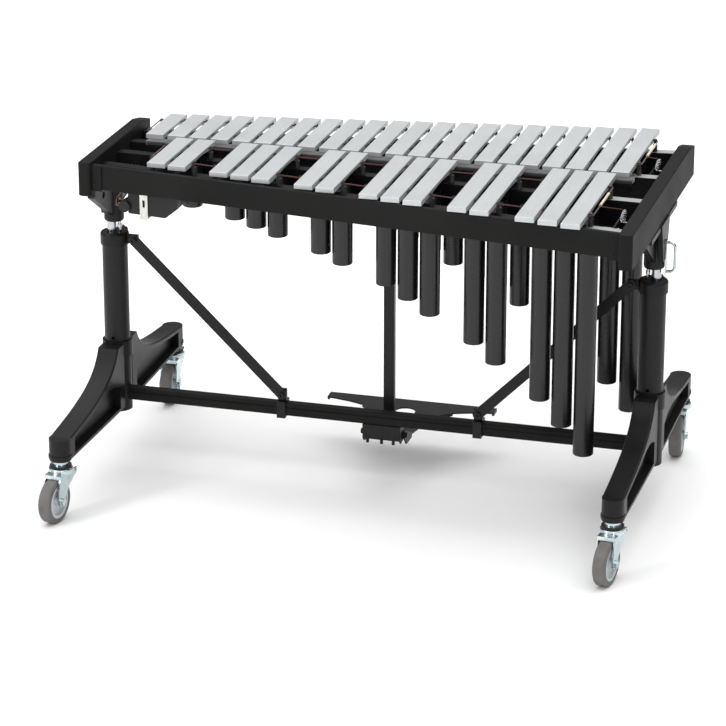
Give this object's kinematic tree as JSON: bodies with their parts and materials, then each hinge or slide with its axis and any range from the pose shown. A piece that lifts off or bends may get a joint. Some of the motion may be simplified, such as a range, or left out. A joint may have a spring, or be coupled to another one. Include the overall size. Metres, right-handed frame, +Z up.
{
  "type": "vibraphone",
  "caption": "Free-standing vibraphone: rows of metal bars over tuned resonator tubes, damper pedal, fan motor, and a height-adjustable stand on casters.",
  "frame": {"origin": "middle of the footprint on the floor", "axes": "+X along the keyboard towards the low notes, +Y from the audience side to the player side, +Z up"},
  "size_m": [1.4574, 0.9942, 0.84],
  "materials": {
    "bar_aluminium": "satin anodised silver",
    "frame_black": "satin black paint",
    "black_paint": "satin black powder coat",
    "resonator_black": "satin black anodised tube",
    "rail_aluminium": "dull grey anodised",
    "chrome": "bright chrome plate",
    "zinc_steel": "bright zinc plate",
    "black_steel": "black oxide",
    "grey_rubber": "grey rubber tread",
    "hub_plastic": "light grey moulded",
    "black_plastic": "fine-grained black",
    "brown_cord": "braided brown cord",
    "belt_rubber": "amber drive belt",
    "pale_sleeve": "cream sleeve over the cord",
    "felt": "dense dark felt",
    "spring_steel": "bright spring wire",
    "post_metal": "grey post with rubber shoe",
    "cast_black": "black painted casting",
    "bracket_silver": "plain bent steel"
  },
  "bodies": {
    "base": {"left_leg_casting": "cast_black", "right_leg_casting": "cast_black", "outer_sleeves": "black_paint", "sleeve_collars": "cast_black", "stretcher_beam": "frame_black", "braces": "black_paint", "brace_clamps": "black_steel", "stand_bolts": "black_steel", "pedal_bracket": "black_steel", "pedal_hinge_pin": "black_steel", "caster_stems": "zinc_steel"},
    "instrument_frame": {"left_end_block": "frame_black", "right_end_block": "frame_black", "front_fascia": "frame_black", "outer_rails": "rail_aluminium", "inner_rails": "rail_aluminium", "bar_posts": "post_metal", "bar_cords": "brown_cord", "cord_guards": "pale_sleeve", "cord_springs": "spring_steel", "natural_bars": "bar_aluminium", "accidental_bars": "bar_aluminium", "natural_resonators": "resonator_black", "accidental_resonators": "resonator_black", "resonator_bank_frames": "black_steel", "motor_housing": "black_plastic", "power_inlet": "black_plastic", "motor_bracket": "bracket_silver", "drive_belts": "belt_rubber", "inner_posts": "chrome", "guide_rods": "chrome", "left_post_bracket": "cast_black", "right_post_bracket": "cast_black"},
    "natural_fan": {"natural_fan_shaft": "spring_steel", "natural_fan_pulley": "black_plastic"},
    "accidental_fan": {"accidental_fan_shaft": "spring_steel", "accidental_fan_pulley": "black_plastic"},
    "motor_rotor": {"motor_spindle": "black_steel"},
    "damper": {"damper_bar": "rail_aluminium", "damper_felt": "felt", "upper_damper_rod": "black_steel"},
    "damper_pull": {"lower_damper_rod": "black_paint"},
    "pedal": {"pedal_plate": "black_paint"},
    "lock": {"lock_handle": "chrome"},
    "left_knob": {"left_height_knob": "black_plastic"},
    "right_knob": {"right_height_knob": "black_plastic"},
    "left_front_swivel": {"left_front_caster_fork": "zinc_steel"},
    "left_front_wheel": {"left_front_caster_tyre": "grey_rubber", "left_front_caster_hub": "hub_plastic"},
    "left_rear_swivel": {"left_rear_caster_fork": "zinc_steel"},
    "left_rear_wheel": {"left_rear_caster_tyre": "grey_rubber", "left_rear_caster_hub": "hub_plastic"},
    "left_rear_brake": {"left_rear_caster_brake": "black_steel"},
    "right_front_swivel": {"right_front_caster_fork": "zinc_steel"},
    "right_front_wheel": {"right_front_caster_tyre": "grey_rubber", "right_front_caster_hub": "hub_plastic"},
    "right_rear_swivel": {"right_rear_caster_fork": "zinc_steel"},
    "right_rear_wheel": {"right_rear_caster_tyre": "grey_rubber", "right_rear_caster_hub": "hub_plastic"},
    "right_rear_brake": {"right_rear_caster_brake": "black_steel"}
  },
  "joints": [
    {"name": "height_slide", "type": "slide", "parent": "base", "child": "instrument_frame", "axis": [0, 0, 1], "range_m": [0, 0.15]},
    {"name": "natural_fan_spin", "type": "hinge", "parent": "instrument_frame", "child": "natural_fan", "pos_m": [-0.01475, 0.22492, 0.77], "axis": [0.9965, 0.0834, 0], "continuous": true},
    {"name": "accidental_fan_spin", "type": "hinge", "parent": "instrument_frame", "child": "accidental_fan", "pos_m": [-0.01475, -0.08607, 0.77], "axis": [0.9959, -0.0908, 0], "continuous": true},
    {"name": "motor_spin", "type": "hinge", "parent": "instrument_frame", "child": "motor_rotor", "pos_m": [-0.61475, -0.10977, 0.722], "axis": [1, 0, 0], "continuous": true},
    {"name": "damper_lift", "type": "slide", "parent": "instrument_frame", "child": "damper", "axis": [0, 0, -1], "range_m": [0, 0.0102]},
    {"name": "damper_pull_slide", "type": "slide", "parent": "base", "child": "damper_pull", "axis": [0, 0, -1], "range_m": [0, 0.0102]},
    {"name": "pedal_hinge", "type": "hinge", "parent": "base", "child": "pedal", "pos_m": [0.00525, 0.03023, 0.128], "axis": [-1, 0, 0], "range_deg": [0, 12.5], "stiffness_Nm_per_rad": 8, "springref_deg": -34.38},
    {"name": "lock_pull", "type": "slide", "parent": "instrument_frame", "child": "lock", "axis": [1, 0, 0], "range_m": [0, 0.006], "stiffness_N_per_m": 900, "springref_m": -0.004},
    {"name": "left_knob_turn", "type": "hinge", "parent": "base", "child": "left_knob", "pos_m": [-0.69075, 0.06023, 0.584], "axis": [0, 1, 0], "range_deg": [0, 360]},
    {"name": "right_knob_turn", "type": "hinge", "parent": "base", "child": "right_knob", "pos_m": [0.67525, 0.06023, 0.584], "axis": [0, 1, 0], "range_deg": [0, 360]},
    {"name": "left_front_swivel_turn", "type": "hinge", "parent": "base", "child": "left_front_swivel", "pos_m": [-0.69075, -0.40477, 0.13], "axis": [0, 0, 1], "continuous": true},
    {"name": "left_front_wheel_roll", "type": "hinge", "parent": "left_front_swivel", "child": "left_front_wheel", "pos_m": [-0.69654, -0.44131, 0.055], "axis": [0.9877, -0.1564, 0], "continuous": true},
    {"name": "left_rear_swivel_turn", "type": "hinge", "parent": "base", "child": "left_rear_swivel", "pos_m": [-0.69075, 0.43523, 0.13], "axis": [0, 0, 1], "continuous": true},
    {"name": "left_rear_wheel_roll", "type": "hinge", "parent": "left_rear_swivel", "child": "left_rear_wheel", "pos_m": [-0.68817, 0.39832, 0.055], "axis": [0.9976, 0.0698, 0], "continuous": true},
    {"name": "left_rear_brake_press", "type": "hinge", "parent": "left_rear_swivel", "child": "left_rear_brake", "pos_m": [-0.69298, 0.46715, 0.1155], "axis": [-0.9976, -0.0698, 0], "range_deg": [0, 16], "stiffness_Nm_per_rad": 1.2, "springref_deg": -8.59},
    {"name": "right_front_swivel_turn", "type": "hinge", "parent": "base", "child": "right_front_swivel", "pos_m": [0.67525, -0.40477, 0.13], "axis": [0, 0, 1], "continuous": true},
    {"name": "right_front_wheel_roll", "type": "hinge", "parent": "right_front_swivel", "child": "right_front_wheel", "pos_m": [0.66946, -0.44131, 0.055], "axis": [0.9877, -0.1564, 0], "continuous": true},
    {"name": "right_rear_swivel_turn", "type": "hinge", "parent": "base", "child": "right_rear_swivel", "pos_m": [0.67525, 0.43523, 0.13], "axis": [0, 0, 1], "continuous": true},
    {"name": "right_rear_wheel_roll", "type": "hinge", "parent": "right_rear_swivel", "child": "right_rear_wheel", "pos_m": [0.67783, 0.39832, 0.055], "axis": [0.9976, 0.0698, 0], "continuous": true},
    {"name": "right_rear_brake_press", "type": "hinge", "parent": "right_rear_swivel", "child": "right_rear_brake", "pos_m": [0.67302, 0.46715, 0.1155], "axis": [-0.9976, -0.0698, 0], "range_deg": [0, 16], "stiffness_Nm_per_rad": 1.2, "springref_deg": -8.59}
  ],
  "couplings": [
    {"joint": "accidental_fan_spin", "follows": "natural_fan_spin", "ratio": 1},
    {"joint": "motor_spin", "follows": "natural_fan_spin", "ratio": 1.4651},
    {"joint": "damper_lift", "follows": "pedal_hinge", "m_per_rad": 0.046},
    {"joint": "damper_pull_slide", "follows": "pedal_hinge", "m_per_rad": 0.046}
  ]
}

▸ **Short task**
Pull out and copy each line containing the string "bodies".

▸ **Answer in full**
Give this object's kinematic tree as JSON: bodies with their parts and materials, then each hinge or slide with its axis and any range from the pose shown. A piece that lifts off or bends may get a joint. Some of the motion may be simplified, such as a range, or left out. A joint may have a spring, or be coupled to another one. Include the overall size. Metres, right-handed frame, +Z up.
  "bodies": {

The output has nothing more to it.